Stated task: Collect all lines below with the string "imported".

[Rows from a 3D modeling dataset]

──────────────────────────────

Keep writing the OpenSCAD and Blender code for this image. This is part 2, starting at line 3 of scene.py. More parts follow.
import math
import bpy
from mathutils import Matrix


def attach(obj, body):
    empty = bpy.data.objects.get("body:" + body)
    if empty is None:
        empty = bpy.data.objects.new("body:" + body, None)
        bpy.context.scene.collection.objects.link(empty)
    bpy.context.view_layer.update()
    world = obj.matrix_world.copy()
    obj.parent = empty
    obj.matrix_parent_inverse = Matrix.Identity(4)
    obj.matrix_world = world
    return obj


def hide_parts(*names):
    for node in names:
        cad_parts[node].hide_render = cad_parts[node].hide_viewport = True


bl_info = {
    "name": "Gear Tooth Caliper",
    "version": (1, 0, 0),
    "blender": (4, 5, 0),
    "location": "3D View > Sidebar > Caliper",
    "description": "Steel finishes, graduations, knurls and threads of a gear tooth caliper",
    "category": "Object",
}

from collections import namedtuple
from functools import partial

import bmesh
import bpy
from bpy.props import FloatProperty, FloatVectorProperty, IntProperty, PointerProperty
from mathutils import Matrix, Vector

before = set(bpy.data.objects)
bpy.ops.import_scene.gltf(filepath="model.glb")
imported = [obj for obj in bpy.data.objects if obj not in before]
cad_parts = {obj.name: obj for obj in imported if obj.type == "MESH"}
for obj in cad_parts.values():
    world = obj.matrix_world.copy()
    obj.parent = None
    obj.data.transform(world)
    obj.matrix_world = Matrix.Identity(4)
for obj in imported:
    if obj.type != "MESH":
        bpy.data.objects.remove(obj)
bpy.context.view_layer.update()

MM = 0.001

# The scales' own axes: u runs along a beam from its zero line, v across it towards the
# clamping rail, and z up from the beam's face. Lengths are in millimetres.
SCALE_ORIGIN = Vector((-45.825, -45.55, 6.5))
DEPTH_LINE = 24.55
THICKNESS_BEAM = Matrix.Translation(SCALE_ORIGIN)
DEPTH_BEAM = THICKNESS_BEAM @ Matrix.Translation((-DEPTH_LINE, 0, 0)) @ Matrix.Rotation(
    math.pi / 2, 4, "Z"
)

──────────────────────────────

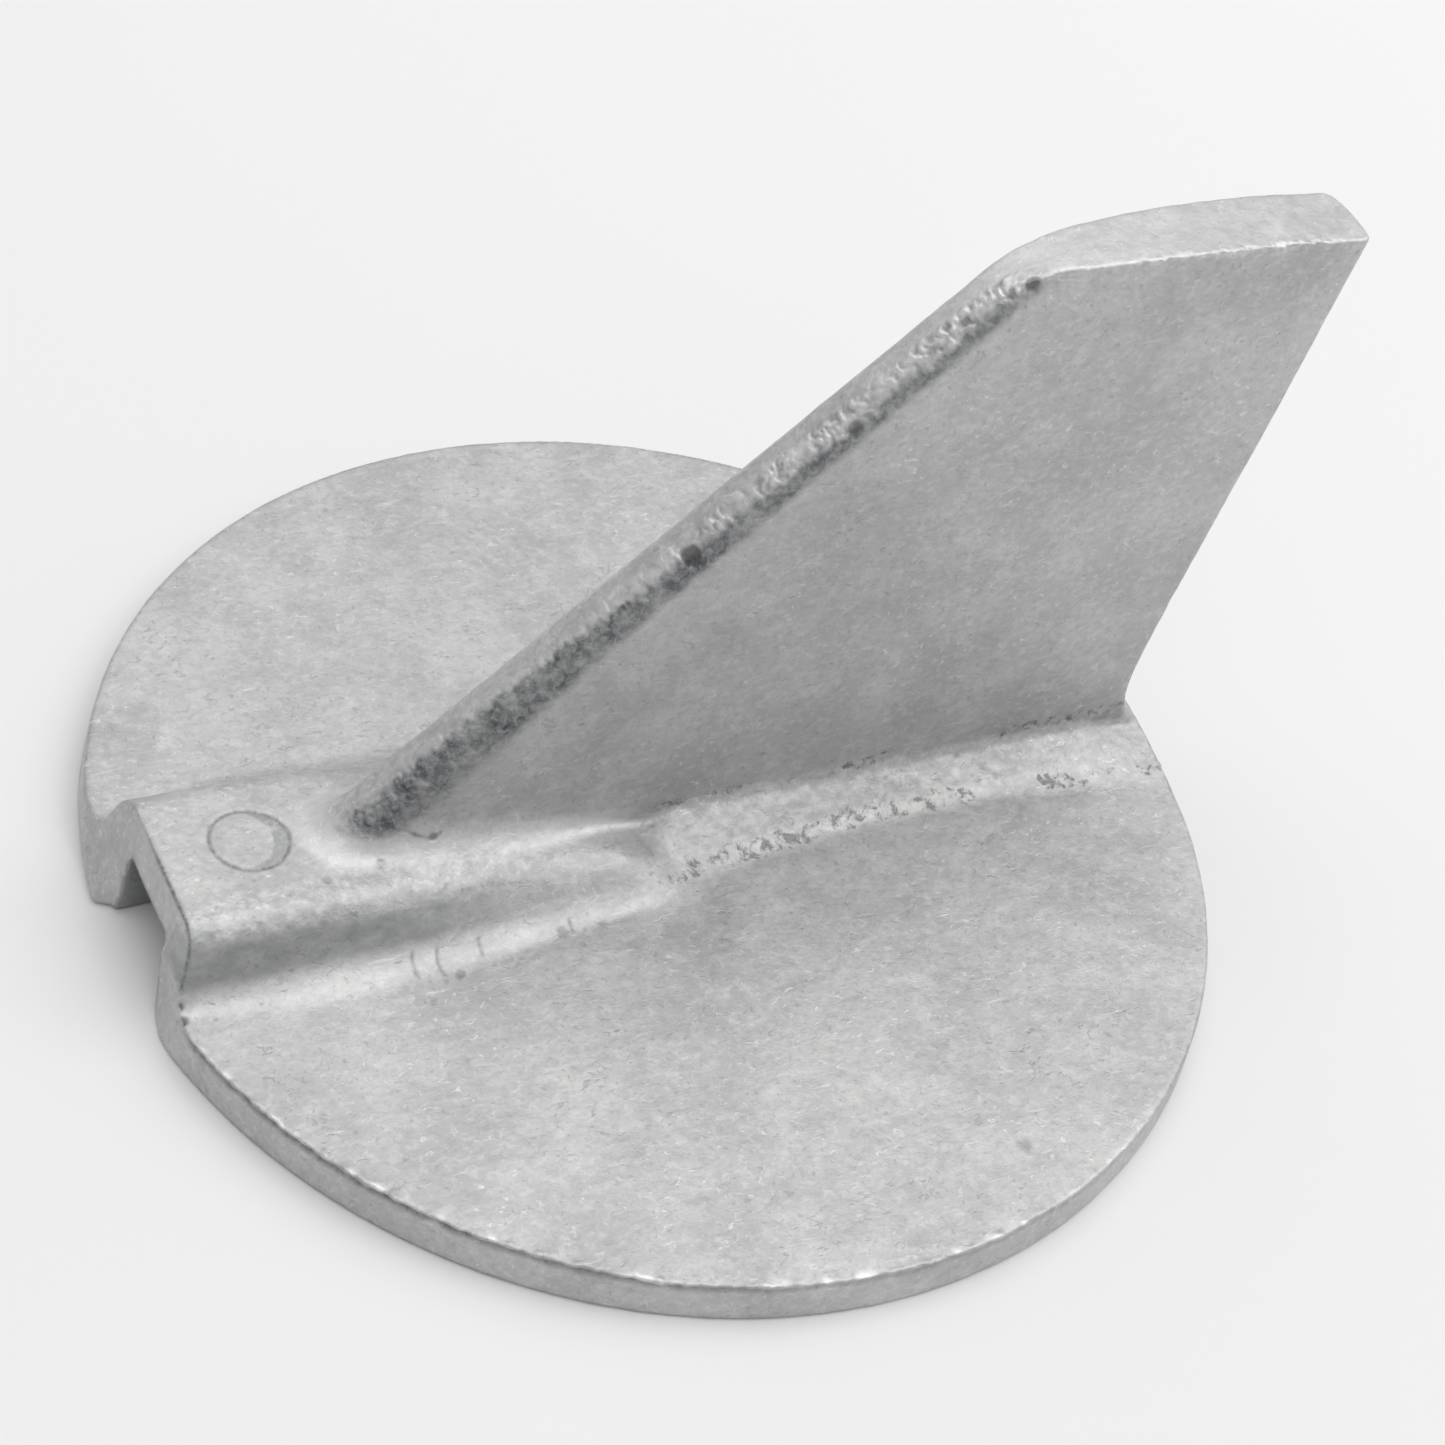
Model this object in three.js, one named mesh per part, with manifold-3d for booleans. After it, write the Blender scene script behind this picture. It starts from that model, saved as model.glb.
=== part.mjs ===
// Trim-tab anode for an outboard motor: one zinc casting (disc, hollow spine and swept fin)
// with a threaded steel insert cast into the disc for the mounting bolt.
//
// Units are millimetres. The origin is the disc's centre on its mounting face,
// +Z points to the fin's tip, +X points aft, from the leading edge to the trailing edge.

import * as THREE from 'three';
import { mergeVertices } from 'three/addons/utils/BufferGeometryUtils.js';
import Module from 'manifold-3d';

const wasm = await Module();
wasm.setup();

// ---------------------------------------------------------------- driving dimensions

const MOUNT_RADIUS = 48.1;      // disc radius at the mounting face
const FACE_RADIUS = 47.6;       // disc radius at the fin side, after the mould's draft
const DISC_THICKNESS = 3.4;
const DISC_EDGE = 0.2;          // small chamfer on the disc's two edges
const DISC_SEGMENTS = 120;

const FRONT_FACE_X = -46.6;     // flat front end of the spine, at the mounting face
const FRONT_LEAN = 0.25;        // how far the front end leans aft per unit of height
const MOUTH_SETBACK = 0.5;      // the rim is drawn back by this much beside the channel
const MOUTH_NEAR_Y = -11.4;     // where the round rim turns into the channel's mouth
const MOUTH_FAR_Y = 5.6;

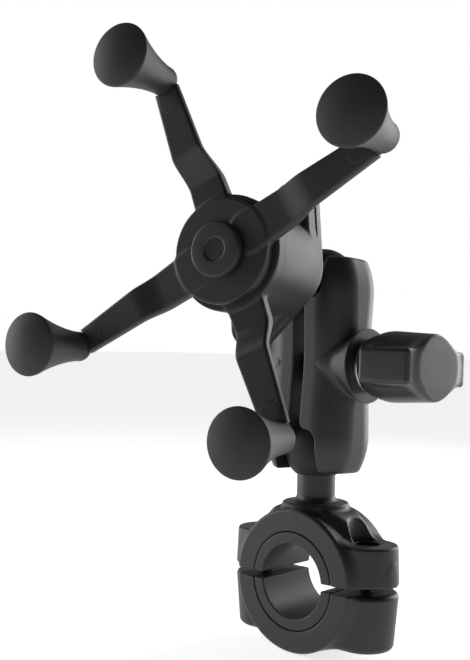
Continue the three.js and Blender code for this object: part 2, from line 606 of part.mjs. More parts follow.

──────────────────────────────

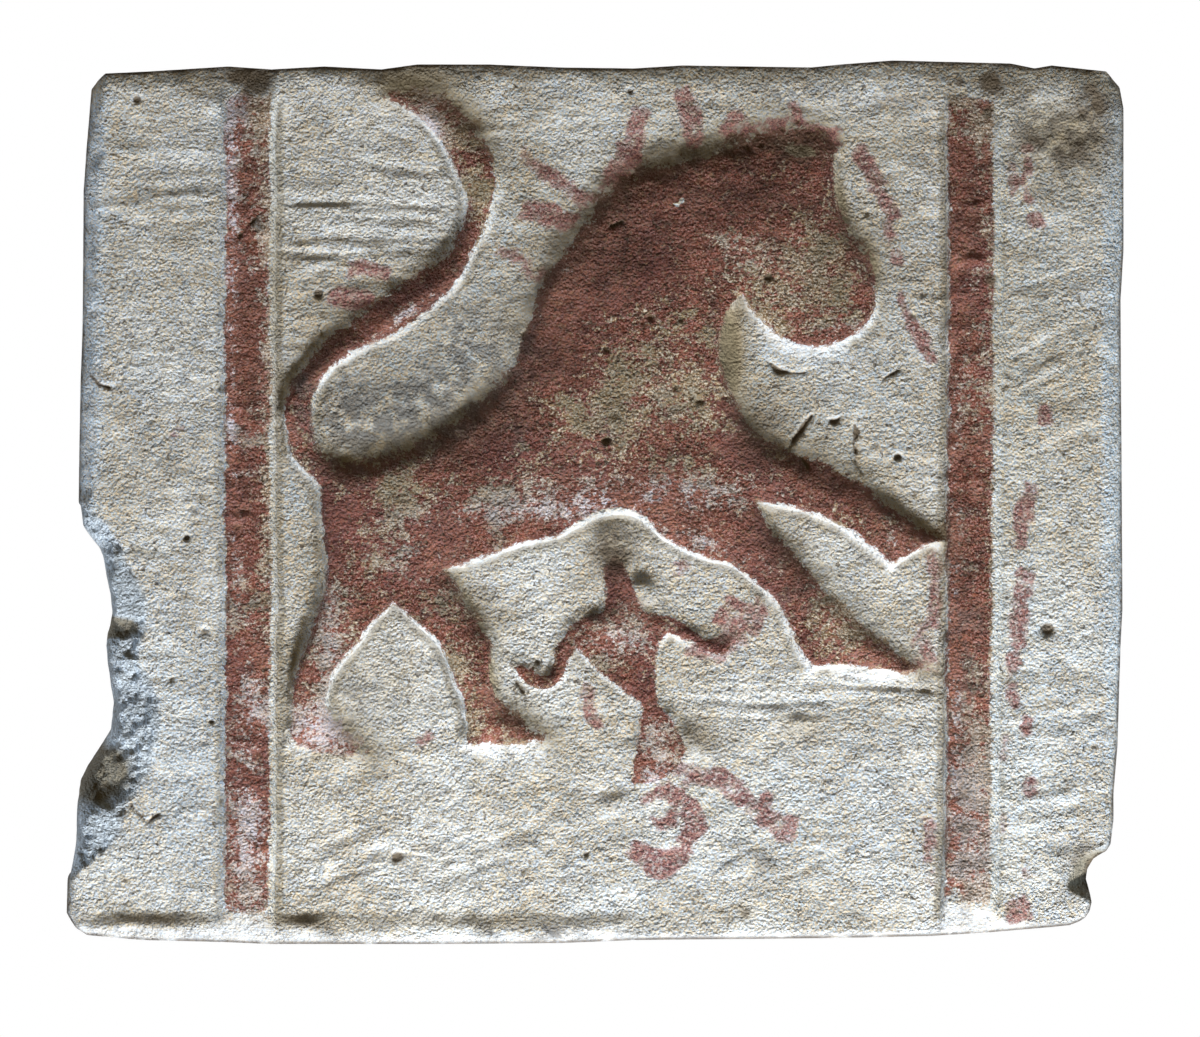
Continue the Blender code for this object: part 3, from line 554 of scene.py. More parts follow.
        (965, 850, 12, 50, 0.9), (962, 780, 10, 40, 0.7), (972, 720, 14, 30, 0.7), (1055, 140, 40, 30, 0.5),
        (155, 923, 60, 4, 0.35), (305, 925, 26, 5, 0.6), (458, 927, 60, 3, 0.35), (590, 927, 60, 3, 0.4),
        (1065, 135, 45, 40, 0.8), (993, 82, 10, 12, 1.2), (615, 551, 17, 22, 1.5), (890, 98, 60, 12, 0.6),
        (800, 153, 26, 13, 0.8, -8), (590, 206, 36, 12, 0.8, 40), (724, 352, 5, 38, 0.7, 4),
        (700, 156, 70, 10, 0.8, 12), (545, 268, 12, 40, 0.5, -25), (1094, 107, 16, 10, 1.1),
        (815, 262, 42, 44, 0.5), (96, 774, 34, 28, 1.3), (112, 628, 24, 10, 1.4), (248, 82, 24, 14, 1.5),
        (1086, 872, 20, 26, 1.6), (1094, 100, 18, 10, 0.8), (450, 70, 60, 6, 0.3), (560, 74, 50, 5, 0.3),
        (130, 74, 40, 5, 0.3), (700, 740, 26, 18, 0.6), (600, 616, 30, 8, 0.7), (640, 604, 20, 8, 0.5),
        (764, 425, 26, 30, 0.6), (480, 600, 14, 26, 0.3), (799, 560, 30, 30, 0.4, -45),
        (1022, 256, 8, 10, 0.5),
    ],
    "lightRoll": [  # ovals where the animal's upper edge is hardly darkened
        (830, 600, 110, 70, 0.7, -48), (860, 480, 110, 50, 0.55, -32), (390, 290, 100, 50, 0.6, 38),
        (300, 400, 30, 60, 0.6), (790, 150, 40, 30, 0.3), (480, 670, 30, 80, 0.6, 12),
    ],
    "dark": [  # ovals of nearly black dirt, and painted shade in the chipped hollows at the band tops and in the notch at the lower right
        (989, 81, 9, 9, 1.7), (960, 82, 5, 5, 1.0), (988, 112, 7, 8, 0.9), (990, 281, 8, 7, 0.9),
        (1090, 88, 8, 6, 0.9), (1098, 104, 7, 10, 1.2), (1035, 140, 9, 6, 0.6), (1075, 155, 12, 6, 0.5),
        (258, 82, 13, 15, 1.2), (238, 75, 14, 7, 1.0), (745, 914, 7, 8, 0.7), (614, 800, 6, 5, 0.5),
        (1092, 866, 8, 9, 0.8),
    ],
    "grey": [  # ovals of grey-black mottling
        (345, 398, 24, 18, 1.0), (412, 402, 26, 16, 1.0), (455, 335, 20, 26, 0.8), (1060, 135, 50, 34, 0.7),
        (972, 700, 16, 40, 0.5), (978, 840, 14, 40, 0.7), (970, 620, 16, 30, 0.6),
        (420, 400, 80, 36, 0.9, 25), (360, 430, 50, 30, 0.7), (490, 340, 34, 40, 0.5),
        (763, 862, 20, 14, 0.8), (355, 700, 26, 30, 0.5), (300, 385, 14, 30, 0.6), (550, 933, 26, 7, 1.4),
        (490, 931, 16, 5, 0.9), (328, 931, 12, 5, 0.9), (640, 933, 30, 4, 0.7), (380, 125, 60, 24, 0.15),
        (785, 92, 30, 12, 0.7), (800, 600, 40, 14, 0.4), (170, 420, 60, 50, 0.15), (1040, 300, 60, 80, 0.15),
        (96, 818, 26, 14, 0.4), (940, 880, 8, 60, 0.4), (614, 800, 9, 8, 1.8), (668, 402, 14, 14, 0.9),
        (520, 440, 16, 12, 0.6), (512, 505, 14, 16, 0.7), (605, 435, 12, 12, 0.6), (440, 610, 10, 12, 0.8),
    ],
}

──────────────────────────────

Answer to this problem:
imported = [obj for obj in bpy.data.objects if obj not in before]
cad_parts = {obj.name: obj for obj in imported if obj.type == "MESH"}
for obj in imported:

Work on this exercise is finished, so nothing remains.